Chernobyl Diaries - La mutazione
Senza dubbio, il nome che invoglia lo spettatore ad avvicinarsi all’esordio dietro la macchina da presa per Bradley Parker, supervisore agli effetti visivi di "Blood story" (2010) e "I padroni della notte" (2007), è quello di Oren Peli.
Infatti, l’artefice di "Paranormal activity" (2007) non solo è qui coinvolto in vesti di produttore, ma firma insieme a Carey e Shane Van Dyke la sceneggiatura dei circa novanta minuti che, partendo proprio da una sua idea, pongono in scena sei giovani condotti da una guida specializzata in "turismo estremo" a Pripyat, città nella quale vivevano i dipendenti della centrale nucleare di Chernobyl, rimasta disabitata dopo il disastro di oltre venticinque anni prima.

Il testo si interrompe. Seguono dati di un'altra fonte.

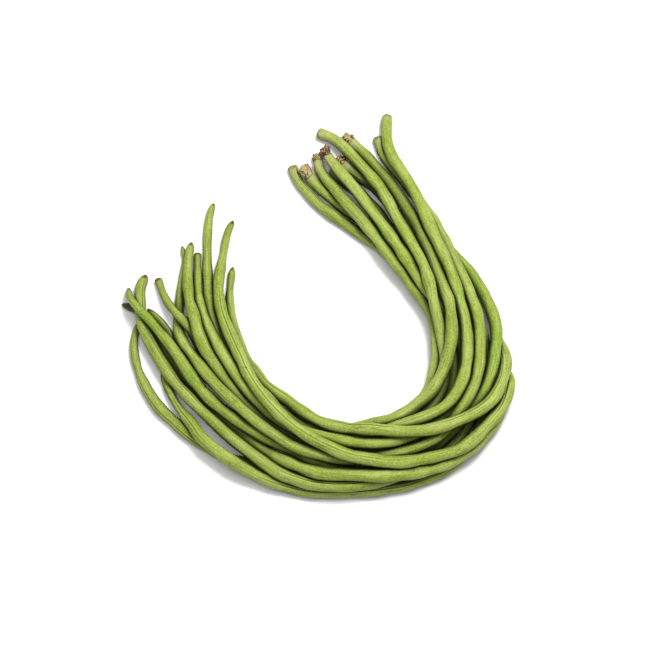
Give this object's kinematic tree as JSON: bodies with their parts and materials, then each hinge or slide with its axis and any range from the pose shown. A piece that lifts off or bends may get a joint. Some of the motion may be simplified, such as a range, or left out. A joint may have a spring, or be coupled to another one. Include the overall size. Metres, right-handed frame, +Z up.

Circa novanta minuti che, una volta tanto, non tentano di ricreare l’effetto reality come vuole la moda cinematografica horror (ri)esplosa dopo il super successo ottenuto dalla citata pellicola che pare abbia spaventato Steven Spielberg; pur sfruttando una camera di ripresa spesso in movimento che poco fa distaccare il look dell’insieme da quello dei reportage giornalistici, man mano che vediamo il gruppetto protagonista impossibilitato a ripartire e destinato a lottare per la sopravvivenza.
Perché, al di là dell’improvvisa entrata in scena di fauna rappresentata da orsi e cani, è qualcosa di ben più temibile a nascondersi tra le tetre rovine del posto al fine di aspettare il momento opportuno per irrompere e portare paura e morte.
Qualcosa che non vediamo per la quasi totalità dell’operazione, in quanto Parker punta principalmente a giocare di continuo sulla situazione di assedio da parte di quello che, appunto, non viene immortalato con facilità, assumendo a suo modo i connotati di un "male invisibile".
E bisogna ammettere che confeziona il tutto sfoggiando una non disprezzabile tecnica, ma, sebbene il movimento sia onnipresente, il risultato finale è un noioso, continuo vagare che, piuttosto prevedibile, si rivela incapace di regalare qualcosa di nuovo. Spingendo a pensare che, con ogni probabilità, un po’ di fantasia nell’inscenare le varie morti sarebbe stata necessaria; almeno per regalare quel liberatorio brivido proto-slasher di cui il pubblico amante del genere va nella maggior parte dei casi alla ricerca.
La frase:
"E’ una leggenda metropolitana, dicono che qui c’è ancora qualcuno".